ITV's viewing figures have experienced an alarming slide in recent years, victim of a well-established Channel Four and a resurgent and rebranded five, as well as cable and satellite extending their reach into more and more homes. Saturday nights have been a particular problem area, with a new game show-led line-up featuring Judgement Day, The Vault and Drop the Celebrity, attracting a measly 18.1 per cent audience share on its launch in June. Daytimes have also proved barren since the departure of Richard and Judy to Channel Four, and Saturday morning show sm:tv never recovered from the loss of Ant and Dec. Turning the News at Ten into the News at When was unpopular both with viewers and advertisers, and even ratings winners such as Pop Idol and I'm a Celebrity... Get Me Out of Here have failed to turn the tide.

Falling ratings means less money from advertisers, and in the middle of an advertising slump this was hitting the ITV companies hard. So too was the collapse of ITV Digital last year, with losses of £315m. Even with 50 per cent of television advertising revenue still in ITV's clutches, it was clear something had to give.

Perhaps the most obvious consequence of the merger will be to provide savings - estimated at around £55m by analysts - which can then be put into improving programmes. "ITV is likely to use that cash to invest in more hit dramas, plus peak time entertainment, and boost its daytime programming," says Graham Lovelace, of media consultancy Lovelacemedia. "What you could see is the beginning of a fightback against a cash-rich and confident BBC."

With so many more channels available than in ITV's early days, it's not surprising that its viewing figures have suffered, and are half those of 20 years ago, but the station's controllers don't see it as a lost cause, and the extra cash will come in handy, according to analyst David Pope, of Brewin Dolphin.

"In theory, the merger should help the viewer, through better quality programmes and probably more money available to source programmes overseas. Channel Four spends a lot of money on Friends and Will & Grace, and savings from the merger will help ITV compete in those sorts of areas," he says. "They will also have a larger portfolio of programmes, and more opportunity to sell overseas, for programmes such as Pop Idol."

He says fears that one giant ITV company will mean the end of regional programmes are likely to prove unfounded, with the demand for regional news persisting, and the regional logos will remain, although there may be greater use of the blue and yellow ITV symbol.

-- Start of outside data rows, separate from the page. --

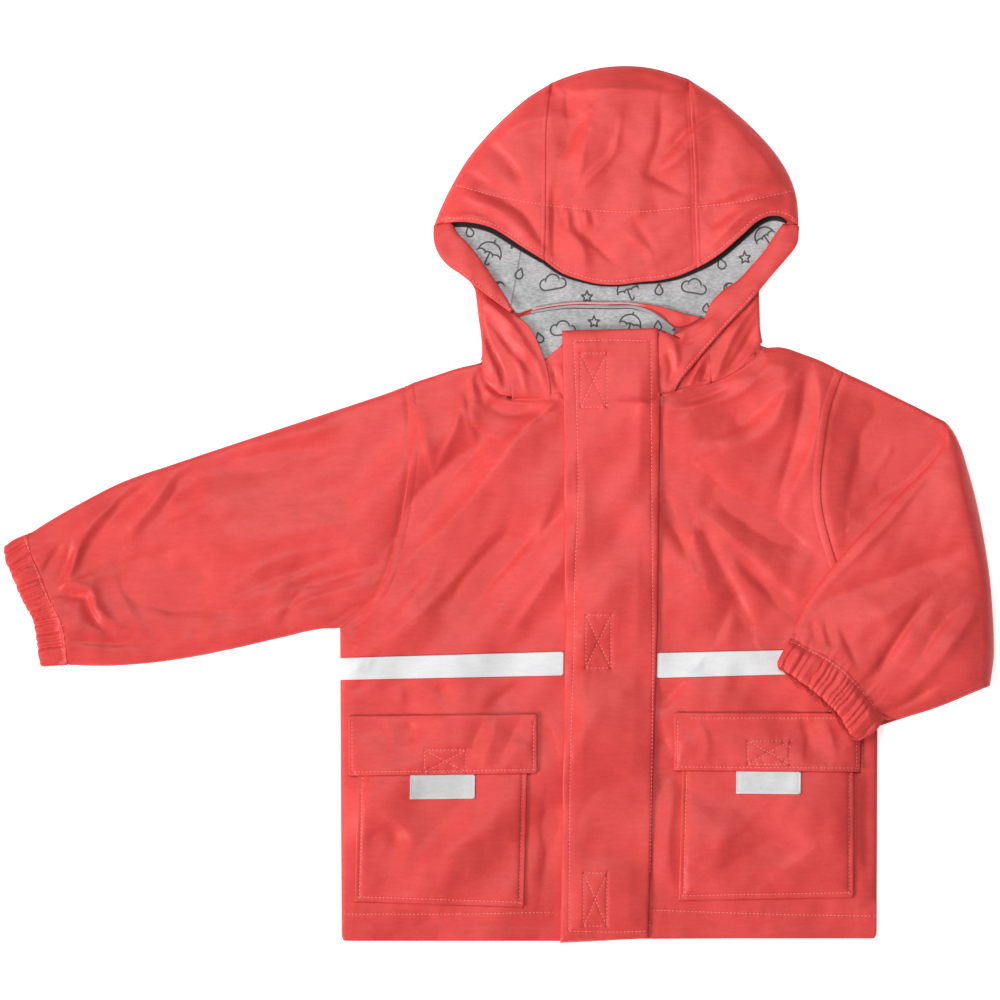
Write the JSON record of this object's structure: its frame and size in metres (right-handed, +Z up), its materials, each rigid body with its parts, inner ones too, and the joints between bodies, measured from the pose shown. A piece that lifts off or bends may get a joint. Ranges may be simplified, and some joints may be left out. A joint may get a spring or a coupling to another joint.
{
  "type": "kids rain jacket",
  "caption": "Child's hooded rain jacket laid flat, a sleeve folded over its front: coated cloth, storm flap over the front opening, flap pockets, reflective band, gathered cuffs and lined hood.",
  "frame": {"origin": "centre of the laid jacket's bounding box, on the surface it lies on", "axes": "+Z up from the surface the jacket lies on, out of its front; +Y from the hem towards the hood; +X across the body towards the wearer's left, where the sleeve is folded"},
  "size_m": [0.6926, 0.6138, 0.0174],
  "materials": {
    "coated_cloth": "satin polyurethane-coated cloth",
    "jersey_lining": "matte grey marl cotton jersey with a small printed pattern",
    "reflective_tape": "smooth silver-white retroreflective tape",
    "neck_tape": "matte woven tape",
    "label_satin": "plain woven satin, unprinted"
  },
  "bodies": {
    "root": {"back": "coated_cloth", "hood_back": "coated_cloth", "front_right": "coated_cloth", "front_left": "coated_cloth", "pocket_right": "coated_cloth", "flap_right": "coated_cloth", "pocket_left": "coated_cloth", "flap_left": "coated_cloth", "placket": "coated_cloth", "hood_side_right": "coated_cloth", "hood_centre": "coated_cloth", "hood_side_left": "coated_cloth", "rim_right": "coated_cloth", "rim_left": "coated_cloth", "gore_right": "coated_cloth", "rear_right": "coated_cloth", "gore_left": "coated_cloth", "rear_left": "coated_cloth", "chin_right": "coated_cloth", "neck_piping": "coated_cloth", "sleeve_right": "coated_cloth", "cuff_right": "coated_cloth", "sleeve_left_upper": "coated_cloth", "sleeve_left_fore": "coated_cloth", "cuff_left": "coated_cloth", "hood_lining": "jersey_lining", "neck_facing": "jersey_lining", "tape_right": "reflective_tape", "tape_left": "reflective_tape", "neck_tape": "neck_tape", "label_right": "label_satin", "label_left": "label_satin"}
  },
  "joints": []
}
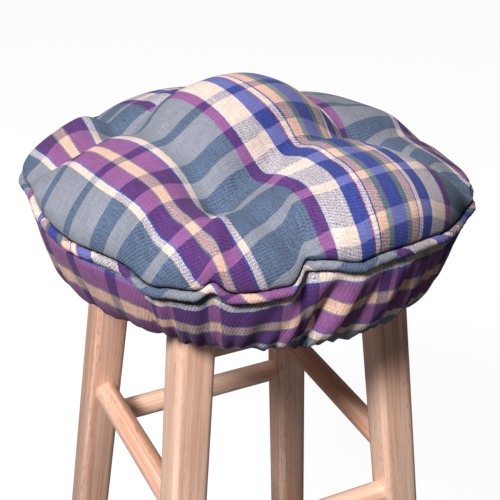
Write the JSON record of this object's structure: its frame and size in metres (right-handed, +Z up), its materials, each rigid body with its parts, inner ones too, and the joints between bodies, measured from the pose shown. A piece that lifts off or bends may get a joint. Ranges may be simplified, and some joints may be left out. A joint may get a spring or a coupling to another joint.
{
  "type": "round bar stool cushion with a gathered skirt, fitted on a wooden bar stool",
  "caption": "Stuffed, tufted round cushion in plaid cloth, with piping and an elastic-hemmed skirt that grips the round seat of a plain wooden bar stool.",
  "frame": {"origin": "on the floor, under the middle of the stool", "axes": "+Z up; +X and +Y along the stool's sides, -Y towards the front rung, so the four legs stand on the diagonals"},
  "size_m": [0.3664, 0.3708, 0.8488],
  "materials": {
    "plaid_cloth": "plain-woven cotton plaid in slate blue, purple, cream, peach and royal blue, matt",
    "bias_piping": "the same plaid cut on the bias over a cord, matt",
    "natural_wood": "pale hardwood, clear satin lacquer"
  },
  "bodies": {
    "root": {"cushion": "plaid_cloth", "skirt": "plaid_cloth", "piping": "bias_piping", "seat": "natural_wood", "leg_front": "natural_wood", "leg_right": "natural_wood", "leg_back": "natural_wood", "leg_left": "natural_wood", "rung_front": "natural_wood", "rung_right": "natural_wood", "rung_back": "natural_wood", "rung_left": "natural_wood", "rung_front_low": "natural_wood", "rung_right_low": "natural_wood", "rung_back_low": "natural_wood", "rung_left_low": "natural_wood", "cleat_front": "natural_wood", "cleat_back": "natural_wood"}
  },
  "joints": []
}
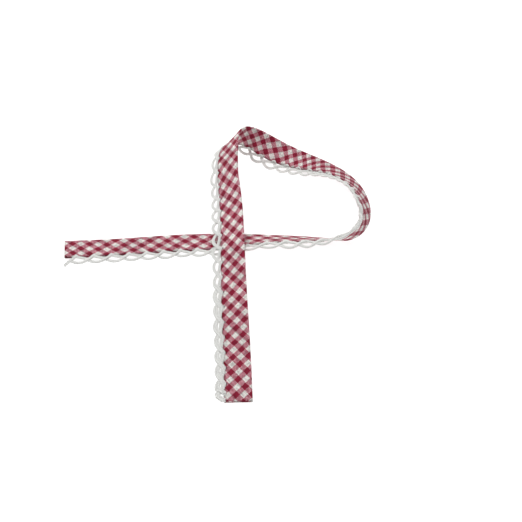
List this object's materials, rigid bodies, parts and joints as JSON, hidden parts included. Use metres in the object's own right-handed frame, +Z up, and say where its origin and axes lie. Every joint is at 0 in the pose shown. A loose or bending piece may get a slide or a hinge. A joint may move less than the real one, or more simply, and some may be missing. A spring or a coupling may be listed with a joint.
{
  "type": "length of bias tape with crochet edging",
  "caption": "Folded gingham bias tape with a crochet loop edging, laid on a table in an open loop whose end crosses over the start.",
  "frame": {"origin": "middle of the footprint, on the surface the tape lies on", "axes": "+X runs along the first tail from its cut end towards the bend, +Y points from the second cut end back along its tail to the raised corner, +Z is up"},
  "size_m": [0.1518, 0.1666, 0.0201],
  "materials": {
    "gingham_cotton": "matt plain weave, crimson and white checks cut on the bias",
    "crochet_cotton": "matt twisted cotton thread, off-white"
  },
  "bodies": {
    "root": {"tape": "gingham_cotton", "lace": "crochet_cotton"}
  },
  "joints": []
}
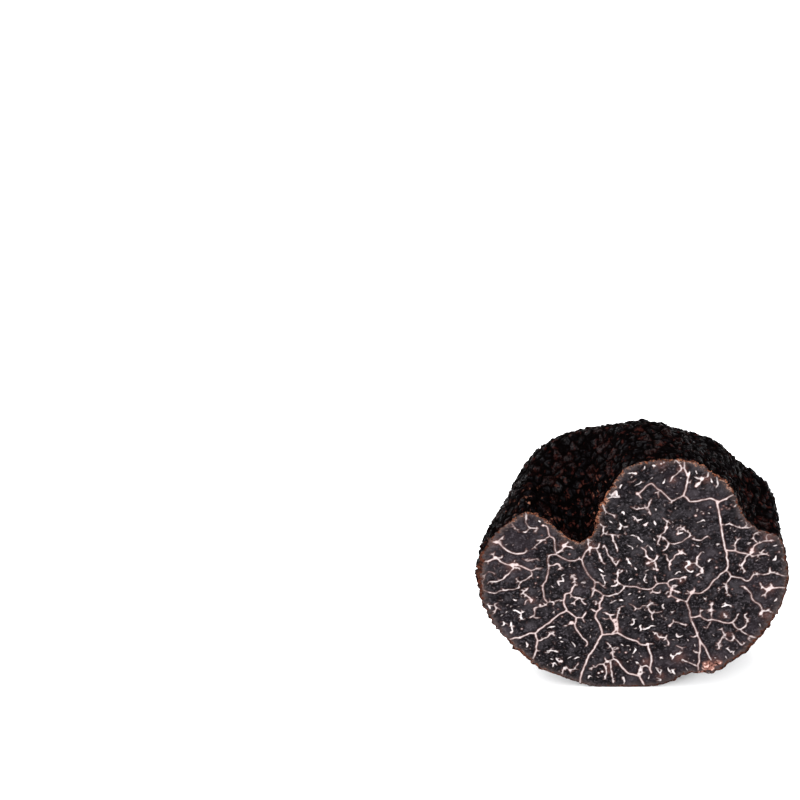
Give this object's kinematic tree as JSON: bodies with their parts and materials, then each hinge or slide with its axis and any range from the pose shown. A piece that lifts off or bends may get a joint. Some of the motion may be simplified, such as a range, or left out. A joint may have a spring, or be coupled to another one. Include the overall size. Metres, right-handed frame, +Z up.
{
  "type": "black truffle half",
  "caption": "Half of a black truffle, cut straight through: warty near-black rind with one deep fold, flat cut face with pale branching veins, standing on a small flat spot.",
  "frame": {"origin": "on the small flat spot that the half stands on, 11 mm behind the cut and close to the middle of the width", "axes": "+Z up, away from the surface it stands on; -Y is the way the flat cut face looks; +X is to the right, seen facing the cut"},
  "size_m": [0.0697, 0.0362, 0.0652],
  "materials": {
    "rind": "dry, rough near-black warts with dark red-brown flecks",
    "flesh": "moist dark grey-violet flesh with a net of fine whitish veins"
  },
  "bodies": {
    "root": {"truffle_half": "rind"}
  },
  "joints": []
}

The merger will put ITV on a more equal footing with the BBC and BSkyB, and indeed the BBC says it welcomes the prospect of a stronger ITV, benefiting viewers and broadcasters alike. But the upheaval may not end here for the third channel.

A new round of deregulation programmed for the end of the year will allow non-EU companies to buy into ITV. A £4bn business with a substantial slice of the UK's advertising market could prove very tempting, and there is already speculation that bids will be coming in, particularly from across the Atlantic.

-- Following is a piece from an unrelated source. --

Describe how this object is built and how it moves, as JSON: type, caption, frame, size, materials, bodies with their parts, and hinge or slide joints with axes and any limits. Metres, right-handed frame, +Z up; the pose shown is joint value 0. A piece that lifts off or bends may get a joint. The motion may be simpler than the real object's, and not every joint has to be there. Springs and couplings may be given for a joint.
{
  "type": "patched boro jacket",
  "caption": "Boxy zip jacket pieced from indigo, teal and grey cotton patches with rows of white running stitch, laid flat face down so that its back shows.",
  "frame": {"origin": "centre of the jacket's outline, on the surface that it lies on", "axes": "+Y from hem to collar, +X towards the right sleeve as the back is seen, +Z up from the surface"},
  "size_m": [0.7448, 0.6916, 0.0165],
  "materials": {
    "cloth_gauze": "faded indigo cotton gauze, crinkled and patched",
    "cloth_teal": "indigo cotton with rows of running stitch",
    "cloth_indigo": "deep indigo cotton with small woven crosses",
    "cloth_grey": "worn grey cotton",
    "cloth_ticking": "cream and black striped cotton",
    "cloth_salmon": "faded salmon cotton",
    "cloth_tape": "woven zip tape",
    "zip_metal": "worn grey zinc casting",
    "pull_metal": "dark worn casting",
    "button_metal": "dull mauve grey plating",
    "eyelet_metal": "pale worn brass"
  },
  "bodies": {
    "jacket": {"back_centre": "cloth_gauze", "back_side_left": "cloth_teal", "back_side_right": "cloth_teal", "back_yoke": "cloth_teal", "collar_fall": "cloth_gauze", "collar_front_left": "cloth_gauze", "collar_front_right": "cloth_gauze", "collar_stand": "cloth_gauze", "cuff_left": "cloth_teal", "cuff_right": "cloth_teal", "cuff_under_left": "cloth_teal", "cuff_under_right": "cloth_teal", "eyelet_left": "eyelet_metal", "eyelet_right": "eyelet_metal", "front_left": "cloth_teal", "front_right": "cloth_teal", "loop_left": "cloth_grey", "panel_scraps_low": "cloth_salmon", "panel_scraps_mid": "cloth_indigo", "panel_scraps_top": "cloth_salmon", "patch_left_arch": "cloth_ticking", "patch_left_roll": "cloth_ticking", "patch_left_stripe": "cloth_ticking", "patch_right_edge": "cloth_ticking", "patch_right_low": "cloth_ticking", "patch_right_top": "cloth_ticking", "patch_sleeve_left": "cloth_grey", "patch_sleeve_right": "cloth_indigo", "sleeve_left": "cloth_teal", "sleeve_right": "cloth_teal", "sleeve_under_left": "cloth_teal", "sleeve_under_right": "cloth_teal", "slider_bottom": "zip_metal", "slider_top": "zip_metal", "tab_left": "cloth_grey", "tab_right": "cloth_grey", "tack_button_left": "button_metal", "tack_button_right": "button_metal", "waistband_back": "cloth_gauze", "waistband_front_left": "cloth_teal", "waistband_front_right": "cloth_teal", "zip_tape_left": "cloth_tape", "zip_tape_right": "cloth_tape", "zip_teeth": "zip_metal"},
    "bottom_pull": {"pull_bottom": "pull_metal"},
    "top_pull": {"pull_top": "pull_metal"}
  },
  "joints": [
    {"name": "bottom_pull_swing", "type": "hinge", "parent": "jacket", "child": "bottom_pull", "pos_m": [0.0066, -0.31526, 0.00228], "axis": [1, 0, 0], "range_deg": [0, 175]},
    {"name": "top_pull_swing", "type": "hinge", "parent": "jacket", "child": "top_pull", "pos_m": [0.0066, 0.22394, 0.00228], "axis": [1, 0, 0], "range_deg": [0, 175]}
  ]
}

Viacom, the world's biggest media group and owner of American network CBS, MTV, Paramount studios and Blockbuster video, is the front runner, and company president Mel Karmazin has said a move for ITV would make commercial sense. Disney, which owns the ABC network, could also be interested, along with NBC and Hallmark, better known for greetings cards but a well-established programme maker in the US. Investors could, of course, have bought both companies separately, but a unified broadcaster could prove more alluring.

But even if it leads to a foreign take-over, the creation of one ITV company had something of an air of inevitability about it, according to Brewin Dolphin's David Pope. While the original idea in the 1950s was to split the third channel into regional companies to provide a competitive element for advertisers, the growth of alternative commercial channels has rendered that impulse obsolete.

"Now you have got channels Four and five very well established, and BSkyB and digital has a more than ten per cent share, so it is a completely different environment," he says. "This merger is a natural thing, and if you started now with a blank piece of paper, this is what you would do: a large national channel with regional centres of excellence."

It may be a far cry from the days of variety, but then it's a far cry from the days when the third channel was Britain's most popular button. Creating one independent leviathan is the best chance ITV has got to retake its place as one of the giants of British broadcasting.